Public bodies intending to meet behind closed doors must clearly specify what will be discussed tin executive session and cite the exact Open Meeting exception that permits the topic to be covered outside the hearing of the public.
Attorney General Andy Beshear issued an
opinion on June 27, 2016, in In re: The
Advocate-Messenger/Boyle County Fiscal Court, 16-OMD-129, which dealt with an Open Meetings and an Open Records inquiry.
Pamela Wright, a staff writer for The Advocate-Messenger,
submitted an Open Records request to the Boyle County Fiscal Court on
April 1, 2016, inquiring about the topic of discussion during a March 3,
2016, meeting. Wright stated that the court had not announced the
general nature of the business to be discussed during an executive session.

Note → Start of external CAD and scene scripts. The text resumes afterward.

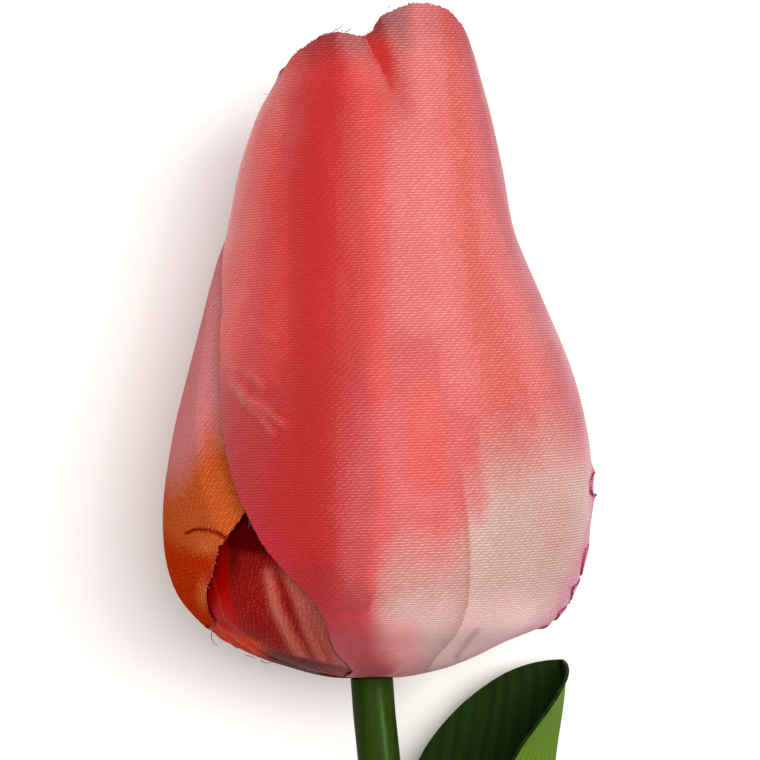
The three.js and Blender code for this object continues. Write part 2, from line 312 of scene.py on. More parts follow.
@dataclass
class BudForm:
    """The closed bud's outer form, which every petal follows at its own depth.

    Attributes:
        rows: Height, half width on the left, half width on the right, depth to width.
        steps: Samples along the meridian.
    """

    rows: Rows = (
        (0.0, 2.1, 2.1, 1.0), (0.15, 4.4, 4.0, 0.99), (0.85, 7.7, 7.2, 0.97),
        (1.9, 11.2, 10.1, 0.95), (3.6, 15.1, 13.6, 0.94), (5.8, 17.9, 18.5, 0.93),
        (8.8, 20.3, 20.7, 0.93), (13.0, 21.5, 22.1, 0.93), (18.5, 21.6, 22.6, 0.93),
        (25.0, 20.6, 22.3, 0.92), (32.0, 18.9, 20.5, 0.9), (39.0, 17.1, 17.6, 0.86),
        (46.0, 15.1, 14.7, 0.81), (52.5, 13.8, 13.4, 0.75), (58.5, 11.8, 12.1, 0.68),
        (63.0, 9.9, 10.9, 0.61), (67.0, 9.2, 9.9, 0.55), (71.0, 8.8, 8.9, 0.5),
    )
    steps: int = 3400
    _row: np.ndarray = field(init=False, repr=False)
    _arc: np.ndarray = field(init=False, repr=False)
    _height: np.ndarray = field(init=False, repr=False)

    def __post_init__(self) -> None:
        """Samples the meridian once, to read rows back from heights and lengths."""
        self._row = np.linspace(0, len(self.rows) - 1, self.steps + 1)
        self._height = np.maximum.accumulate(self.height(self._row))
        across = np.diff(self.half_width(self._row))
        length = np.hypot(across, np.diff(self._height))
        self._arc = np.concatenate([[0.0], np.cumsum(length)])

    def read(self, row: np.ndarray, column: int) -> np.ndarray:
        """A column of the form at a fractional row."""
        return through(tuple((i, *row) for i, row in enumerate(self.rows)), row, column + 1)

    def height(self, row: np.ndarray) -> np.ndarray:
        """The height of a row."""
        return self.read(row, 0)

    def half_width(self, row: np.ndarray) -> np.ndarray:
        """Half the width of the bud at a row."""
        return (self.read(row, 1) + self.read(row, 2)) / 2

    def centre(self, row: np.ndarray) -> np.ndarray:
        """How far right of the axis the middle of the bud's width lies at a row."""
        return (self.read(row, 2) - self.read(row, 1)) / 2

    def half_depth(self, row: np.ndarray) -> np.ndarray:
        """Half the depth of the bud, from front to back, at a row."""
        return self.half_width(row) * self.read(row, 3)

    def row_at(self, height: np.ndarray) -> np.ndarray:
        """The fractional row that has a height."""
        return np.interp(height, self._height, self._row)

    def arc_at(self, row: np.ndarray) -> np.ndarray:
        """The length of the meridian from the base up to a row."""
        return np.interp(row, self._row, self._arc)

    def row_of_arc(self, arc: np.ndarray) -> np.ndarray:
        """The fractional row at a length along the meridian."""
        return np.interp(arc, self._arc, self._row)

    def point(self, row: np.ndarray, azimuth: np.ndarray, inset: np.ndarray) -> np.ndarray:
        """Points of the bud, standing.

        Args:
            row: Fractional rows of the form.
            azimuth: Degrees about the bud, 0 in front and 90 on the right.
            inset: How far the points lie below the outer form.

        Returns:
            The points, with x, y and z on the last axis.
        """
        step = 0.05
        below = np.maximum(row - step, 0)
        above = np.minimum(row + step, len(self.rows) - 1)
        across = self.half_width(above) - self.half_width(below)
        up = self.height(above) - self.height(below)
        length = np.hypot(across, up)
        inward = inset * up / length
        angle = np.radians(azimuth)
        return np.stack(
            [
                self.centre(row) + (self.half_width(row) - inward) * np.sin(angle),
                -(self.half_depth(row) - inward) * np.cos(angle),
                self.height(row) + inset * across / length,
            ],
            axis=-1,
        )


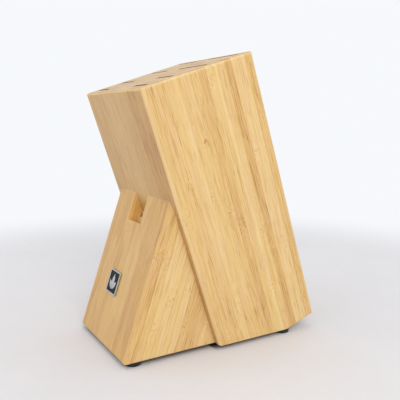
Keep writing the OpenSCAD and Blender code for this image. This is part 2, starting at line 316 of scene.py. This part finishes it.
def endColour(start, place, strip, away, patch):
    # A strip's cut fibre bundles show as dots, closer together on its outer side
    dots = start.node("ShaderNodeTexVoronoi", {"voronoi_dimensions": "2D"},
                      {"Vector": start.vector(place[0] + away, place[1], 0.0), "Scale": 1.35}, "Distance")
    dotted = dots.step(0.42, 0.18) * (strip["inRow"] * 0.55 + 0.3)
    tone = (
        strip["own"] * 0.2 + 0.42
        + (strip["chance"][0] - 0.5) * 0.25
        - dotted * 0.3
        + (patch - 0.5) * 0.3
        - strip["glue"] * 0.22
    )
    return start.mix(1.0, tone.ramp(bamboo["colours"]), bamboo["endTint"], "MULTIPLY"), dotted


def tinted(start, colour, x, y, z, sideways, sawn, layer):
    # Parts of a layer that differ from the rest of it, mostly by painted light and shade. Also returns
    # where the slot walls are painted dark and the wood is raw.
    slotShadeAndRaw = 0.0
    onFront = y.step(0.5, 0.1)
    if "shade" in layer:
        # painted shade darkens the walls inside the slots, which are also raw and burnt by the saw
        front, back, reach, mouth = layer["shade"]
        between = y.step(front, front + 0.4) * y.step(back, back - 0.4)
        slotShadeAndRaw = between * abs(x).step(reach, reach - 0.4) * (1.0 - sawn) * z.step(mouth, mouth - 0.3)
        colour = start.mix(slotShadeAndRaw, colour, bamboo["slotShadeTint"], "MULTIPLY")
    if "frontShadeTint" in layer:
        # painted shade: the body's front face leans over, away from the warm light, and is tinted greyer
        # and bluer
        colour = start.mix(onFront, colour, layer["frontShadeTint"], "MULTIPLY")
    if "recess" in layer:
        # painted shade, warm and dark, on the board's face behind the recess, between the foot's cheeks
        middle, half, top = layer["recess"]
        recessShade = abs(x - middle).step(half, half - 0.5) * z.step(top, top - 14.0) * onFront
        colour = start.mix(recessShade, colour, bamboo["recessShadeTint"], "MULTIPLY")
    if "wall" in layer:
        # painted light: the left wall of the recess is brightened and turned more orange, as where the
        # key light from the right falls on it
        place, lowest = layer["wall"]
        wall = abs(x - place).step(0.9, 0.5) * z.step(lowest, lowest + 0.5) * sideways.step(0.6, 0.9)
        colour = start.mix(wall, colour, bamboo["wallLightTint"], "MULTIPLY")
        colour = start.mix(wall * 0.45, colour, bamboo["wallLightColour"])
    return colour, slotShadeAndRaw


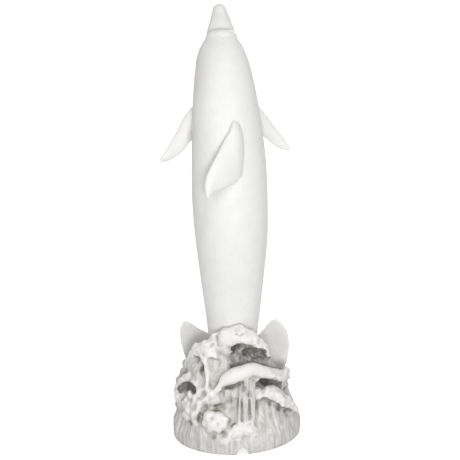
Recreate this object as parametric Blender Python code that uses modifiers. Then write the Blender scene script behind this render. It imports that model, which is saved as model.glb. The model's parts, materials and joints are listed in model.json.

She
also said that no reason was properly given as to why the matter was being discussed
outside the hearing of the public and the media.
Wright appealed to
the attorney general in a letter received by the office on May 13 after receiving no response from the fiscal court.
The court responded through the county attorney,
denying any violations of KRS 61.815(a), (c), or (d), but did not explain the
lack of response to Wright’s request.
Beshear first found that the county had violated the Open
Records Act by not adequately responding to the request within the three-day
period after receiving the request. The request does not have to be fulfilled
in three days, but the requester must be notified within that period
that the agency will take further action on the request.
As to the violations at the meeting, the fiscal court said that the
item discussed immediately before the call for executive session was
sufficient announcement of what was to be discussed in the session, and that
quoting KRS 61.810(1)(g), was sufficient to give the reason for the session,
ultimately claiming it met all statutory requirements for the executive
session.
The Attorney General's Office cited Floyd
County Board of Education v. Ratliff, 955 S.W.2d 921, 923 (Ky. 1977), which
states that the strict letter of the law of the Open Meeting Act must be
followed or it violates the public good. In 00-OMD-64, the attorney general's office determined from the Ratliff decision that the statute requires more
than a recitation of the exemption statute, but less than a detailed
description of matter to be discussed.
In that same 2000 opinion, the attorney general determined that the
notification at the meeting “must include both a statement of the exception
authorizing the closed session and a description of the business to be
discussed couched in sufficiently specific terms to enable the public to assess
the propriety of the agency’s actions.”
Beshear found the fiscal court violated the Open
Meetings Act on March 3. The attorney general, however, due to the lack of information on
the record about the topic could not determine if an executive session was permissible if the proper procedure was followed performed.